(A block of data)
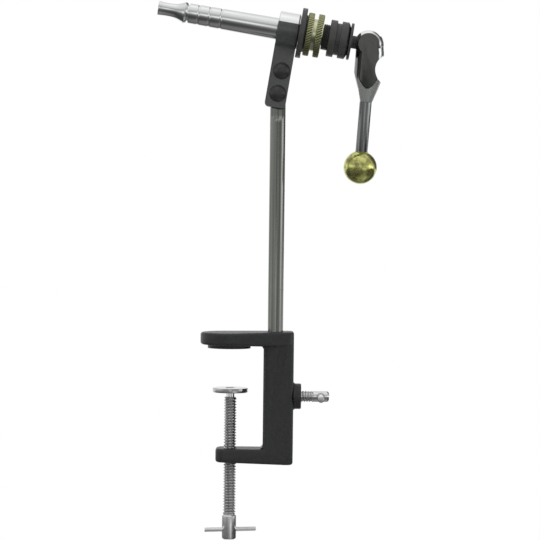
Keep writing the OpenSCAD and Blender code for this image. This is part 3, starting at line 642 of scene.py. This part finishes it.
def lever_steel():
    """Steel of the lever: dull dark flats, a ground taper, and round sides.

    The round sides are bright behind and dark in front, and a painted highlight makes them
    brightest above the pin.
    """
    look = bpy.context.scene.vise_lever
    colour, flat = tuple(look.steel), tuple(look.flat)
    f = Finish("Lever steel", colour, metallic=1.0, roughness=0.24)
    waves = f.noise(4.5, 2.0)
    fine = f.noise(0.6, 3.0, 0.6)
    drop = f.past(PIN, -LEVER.z)
    side = abs(f.along(Y)).between(6.6 * MM, 6.9 * MM)
    taper = drop.between(19.5 * MM, 22.5 * MM) * (1.0 - side)
    front = f.past(PIN, -X).between(1.0 * MM, 4.0 * MM) * drop.between(0.0, 3.0 * MM)
    # Painted highlight: the round top above the pin is made 1.6 times lighter.
    top = f.past(PIN, LEVER.z).between(0.5 * MM, 3.5 * MM)
    turned = f.mix(waves, shade(colour, 0.85), shade(colour, 1.15))
    turned = f.mix(top, f.mix(front, turned, shade(flat, 1.3)), shade(colour, 1.6))
    dark = f.mix(waves, shade(flat, 0.75), shade(flat, 1.25))
    bright = f.mix(taper, turned, tuple(look.taper))
    f.set("Base Color", f.mix(side, bright, dark))
    f.set("Metallic", 1.0 - taper * 0.55)
    f.set("Roughness", waves * 0.08 + fine * 0.1 + side * 0.14 + 0.1)
    f.bump(waves * 0.7 + fine * 0.3, 0.25, 0.06)
    return f.material


def plain_steel():
    """Plain steel of the inner pieces, with a light oil film."""
    colour = tuple(bpy.context.scene.vise_lever.inner)
    f = Finish("Plain steel", colour, metallic=1.0, roughness=0.3)
    cloud = f.noise(2.0, 3.0)
    f.set("Base Color", f.mix(cloud, shade(colour, 0.8), shade(colour, 1.1)))
    f.set("Roughness", cloud * 0.2 + 0.2)
    f.bump(cloud, 0.1, 0.02)
    return f.material


# Settings


def length(name, default, text, low=0.0, high=400.0):
    """A size in millimetres."""
    return FloatProperty(
        name=name, default=default, description=text, min=low, max=high, precision=2
    )


def share(name, default, text, high=1.0):
    """A number from 0 up."""
    return FloatProperty(name=name, default=default, description=text, min=0.0, max=high)


def colour(name, default, text):
    """A surface colour in linear light."""
    return FloatVectorProperty(
        name=name,
        default=default,
        description=text,
        subtype="COLOR",
        size=3,
        min=0.0,
        max=1.0,
    )


class ViseClampLooks(bpy.types.PropertyGroup):
    paint: colour("Paint", (0.017, 0.0175, 0.0178), "Colour of the clamp's black paint")
    gloss: share("Paint roughness", 0.42, "Roughness of the clamp's paint")
    zinc: colour("Zinc", (0.76, 0.765, 0.76), "Colour of the plated screws and pad")
    edge: length("Edge radius", 0.7, "How far the casting's sharp edges are softened")
    pitch: length("Clamp screw pitch", 1.75, "Pitch of the clamp screw", 0.5, 3.0)
    depth: length("Thread depth", 0.95, "Depth of the clamp screw's thread", 0.1, 1.2)
    lock_pitch: length("Stem screw pitch", 1.64, "Pitch of the stem screw", 0.5, 3.0)


class ViseStemLooks(bpy.types.PropertyGroup):
    steel: colour("Steel", (0.235, 0.245, 0.226), "Colour of the stem's ground steel")
    edge: length("Edge radius", 0.25, "How far the edges of the flats are softened")


class ViseHeadLooks(bpy.types.PropertyGroup):
    enamel: colour("Enamel", (0.036, 0.037, 0.037), "Colour of the strap's black enamel")
    oxide: colour("Oxide", (0.034, 0.034, 0.033), "Colour of the blackened pieces")
    chrome: colour("Chrome", (0.80, 0.81, 0.81), "Colour of the barrel and the jaws")
    brass: colour("Nut brass", (0.52, 0.54, 0.29), "Colour of the lock nut")
    # The colour of the highlight painted in the nut's groove.
    painted_groove_highlight: colour("Nut groove, painted highlight", (0.6, 0.61, 0.44), "Colour of the highlight painted in the nut's groove")
    # The colour of the highlight painted on the strap's top.
    painted_highlight: colour("Painted top highlight", (0.86, 0.875, 0.865), "Colour of the highlight painted on the strap's top")
    ball: colour("Ball brass", (0.60, 0.62, 0.20), "Colour of the lever's ball")
    knurls: IntProperty(
        name="Knurl grooves",
        description="Number of grooves round the lock nut, in each direction",
        default=50,
        min=12,
        max=120,
    )


class ViseLeverLooks(bpy.types.PropertyGroup):
    steel: colour("Steel", (0.55, 0.57, 0.55), "Colour of the lever's round top")
    flat: colour("Flats", (0.13, 0.13, 0.125), "Colour of the lever's dark flats")
    taper: colour("Taper", (0.27, 0.285, 0.27), "Colour of the lever's ground taper")
    rod: colour("Rod", (0.20, 0.21, 0.205), "Colour of the lever's rod")
    inner: colour("Inner steel", (0.46, 0.47, 0.47), "Colour of the pins and springs")
    edge: length("Edge radius", 0.45, "How far the lever's edges are softened")


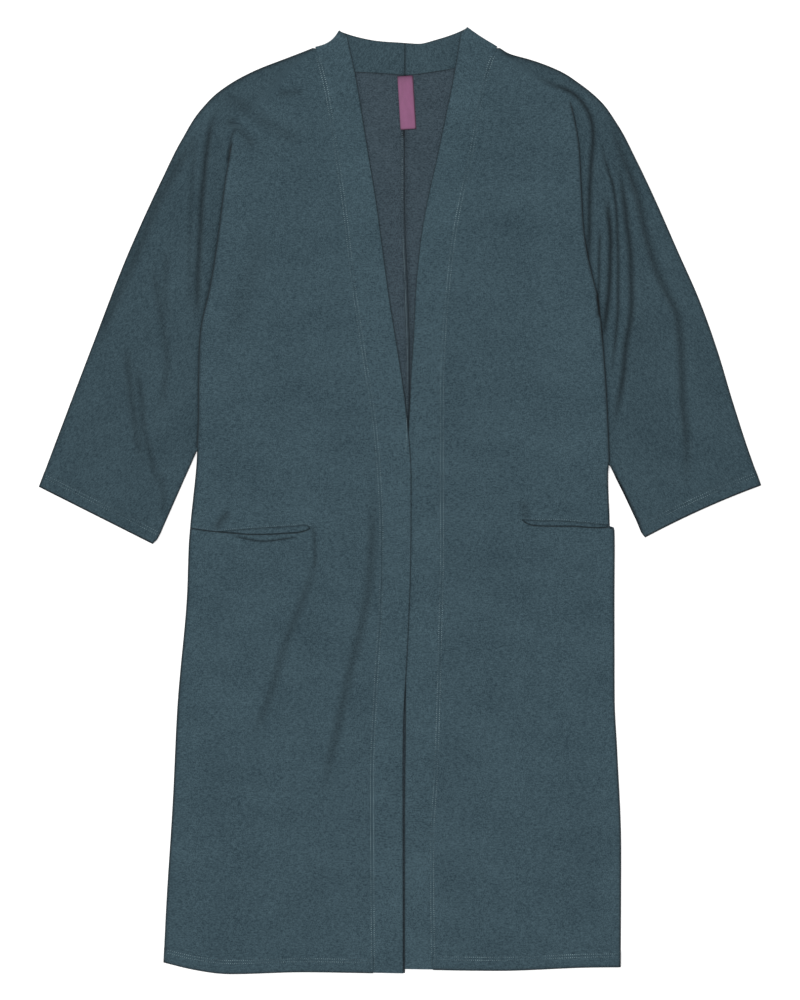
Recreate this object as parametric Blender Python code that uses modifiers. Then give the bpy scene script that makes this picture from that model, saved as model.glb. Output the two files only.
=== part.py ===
"""An open-front knit robe laid flat, face up: kimono sleeves cut in one with the fronts and the backs.

X runs across the robe, Y from hem to neck and Z up from the floor it lies on. Right and left are the
wearer's, so the right half lies at -X, and its band laps over the left one. Tables are in millimetres.
"""

import math

import bpy
import numpy as np
from mathutils import Matrix

MM = 0.001

# Walls of cloth and the room between layers
CLOTH = 1.5
HEM_CLOTH = 2.6
BAND_CLOTH = 2.2
LABEL_CLOTH = 1.0
GAP = 0.3
FRONT_MID = CLOTH + GAP + CLOTH / 2
BAND_MID = CLOTH + GAP + BAND_CLOTH / 2
BACK_BAND_MID = BAND_CLOTH / 2

# Hems are turned up once
HEM_DEPTH = 14.5
HEM_SLOPE = 4.0
FRONT_HEM_DEPTH = HEM_DEPTH + 3.0
FRONT_HEM_RISE = HEM_CLOTH - CLOTH + (HEM_CLOTH - CLOTH) / 2
HEM_Y = -575.0
HEM_DRAWS_FROM = -400.0

# The sleeve hangs from a pleat beside the armhole: its cloth turns under, then back out
TURN_RADIUS = 1.0
TURN_LENGTH = math.pi * TURN_RADIUS
TURN_STEPS = 3
PLEAT_OPENS = 34.0
PLEAT_SHALLOW = 1.0
PLEAT_DEEP = 15.0
PLEAT_GROWS = 220.0
HUMP_FALL = 46.0
UNDERARM_FALL = 52.0
# Above the pleat its columns spread evenly, this many times sooner than the shoulder's top
COLUMNS_SPREAD = 1.6
# The sleeve is pressed flat under the pleat and this far beyond it
PRESSED = 6.0

# A pocket bag lies between front and back
BAG_RISE = CLOTH + GAP
BAG_TOP = 8.0
BAG_DEPTH = 160.0
BAG_CORNER = 24.0
BAG_CORNER_PART = 0.1
BAG_START, BAG_SIDE = -0.01, 0.985
BAG_COLUMNS = 5
BAG_ROWS = (-BAG_TOP, 0, 20, 45, 80, 110, BAG_DEPTH - BAG_CORNER, BAG_DEPTH - 12, BAG_DEPTH - 3, BAG_DEPTH)
LIP_SPREAD = 3.0
LIP_CLOSES = 6.0
RISE_MARGIN = 4.0
RISE_FADE = 22.0
RISE_BEFORE, RISE_ACROSS = 0.125, 0.085

# The right band laps over the left one between these heights
LAP_RISE = BAND_CLOTH + GAP
LAP_TOP, LAP_TOP_FADE = 104.0, 80.0
LAP_FOOT, LAP_FOOT_FADE = -222.0, 42.0
LAP_FROM, LAP_ACROSS = 0.3, 0.42
# The front bands pass over the back one above this height
NECK_RISE = BACK_BAND_MID + BAND_CLOTH + GAP - BAND_MID
NECK_FOOT, NECK_FADE = 524.0, 20.0
# Below this height the band's rows run level; above it they tilt to the shoulder's line
TILT_FOOT = 430.0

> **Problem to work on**
From the opening line of the data above, please print each line as written up to and including the line that contains "and round sides.", and nothing more.

> **Task solution**
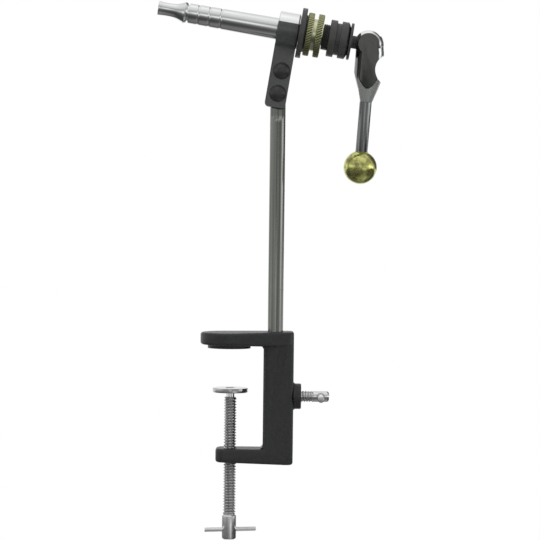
Keep writing the OpenSCAD and Blender code for this image. This is part 3, starting at line 642 of scene.py. This part finishes it.
def lever_steel():
    """Steel of the lever: dull dark flats, a ground taper, and round sides.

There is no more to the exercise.